» **Exercise goal**
The answer is a single number: how many lines hold the string "materials".

» **Supplied information**
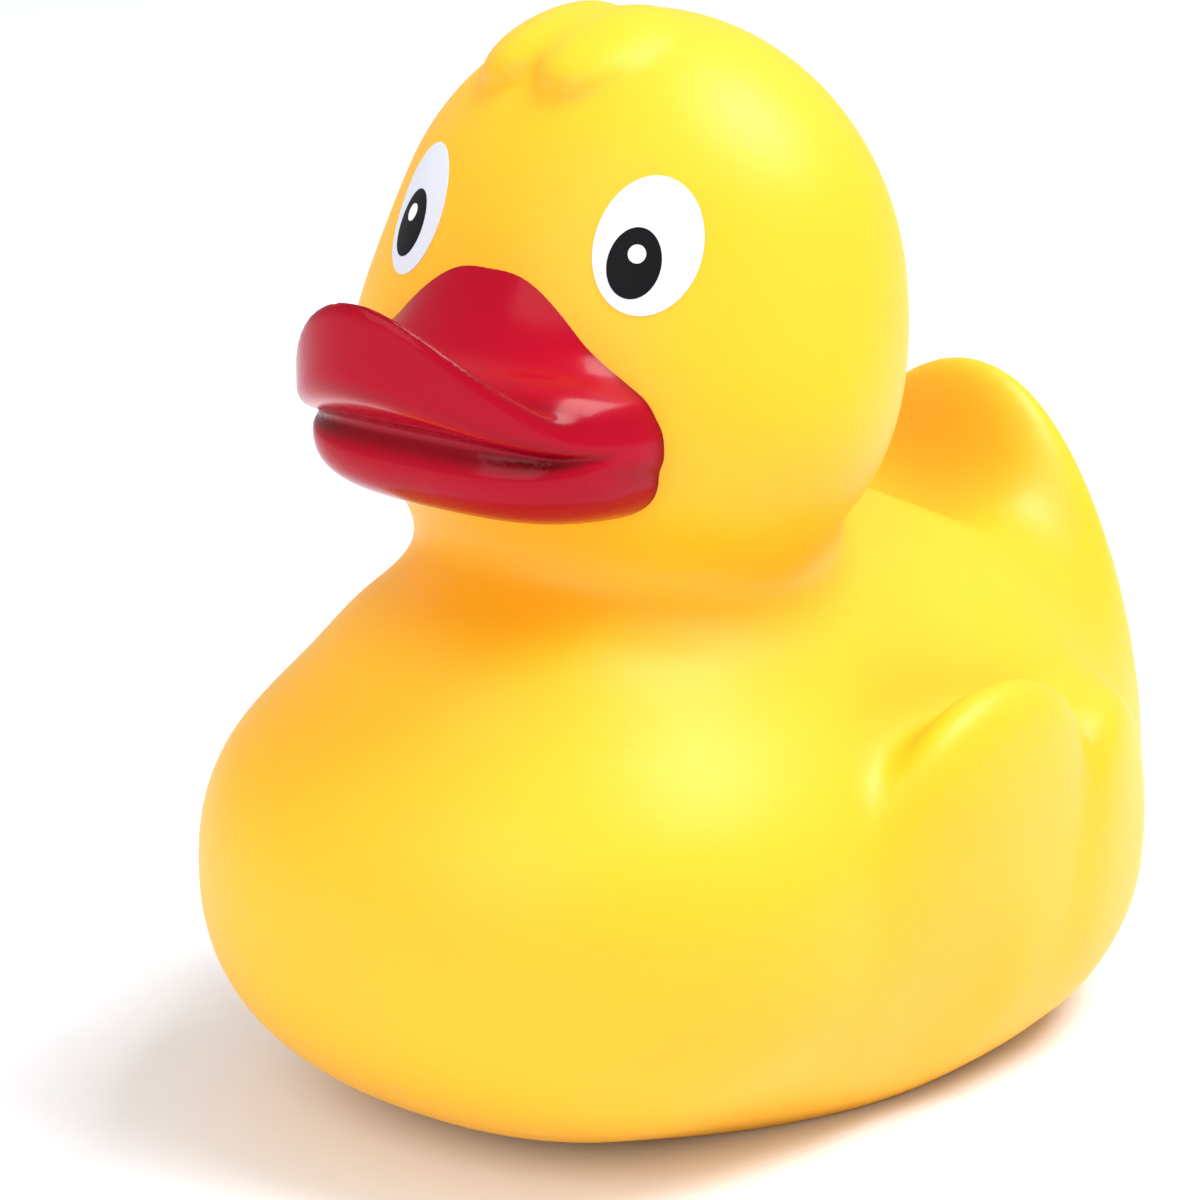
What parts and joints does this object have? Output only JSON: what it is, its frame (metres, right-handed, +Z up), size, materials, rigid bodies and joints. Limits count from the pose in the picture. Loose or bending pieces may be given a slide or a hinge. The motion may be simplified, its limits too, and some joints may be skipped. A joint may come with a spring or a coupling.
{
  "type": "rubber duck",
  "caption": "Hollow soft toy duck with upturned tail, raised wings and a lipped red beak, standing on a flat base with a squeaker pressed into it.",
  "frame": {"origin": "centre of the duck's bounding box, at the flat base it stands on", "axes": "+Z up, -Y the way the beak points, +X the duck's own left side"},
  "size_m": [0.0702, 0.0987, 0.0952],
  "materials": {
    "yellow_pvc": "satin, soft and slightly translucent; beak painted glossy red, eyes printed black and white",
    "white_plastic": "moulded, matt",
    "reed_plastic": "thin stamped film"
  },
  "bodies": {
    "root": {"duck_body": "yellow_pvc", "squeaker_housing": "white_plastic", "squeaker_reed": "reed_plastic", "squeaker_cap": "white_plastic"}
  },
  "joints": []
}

» **Exercise solution**
2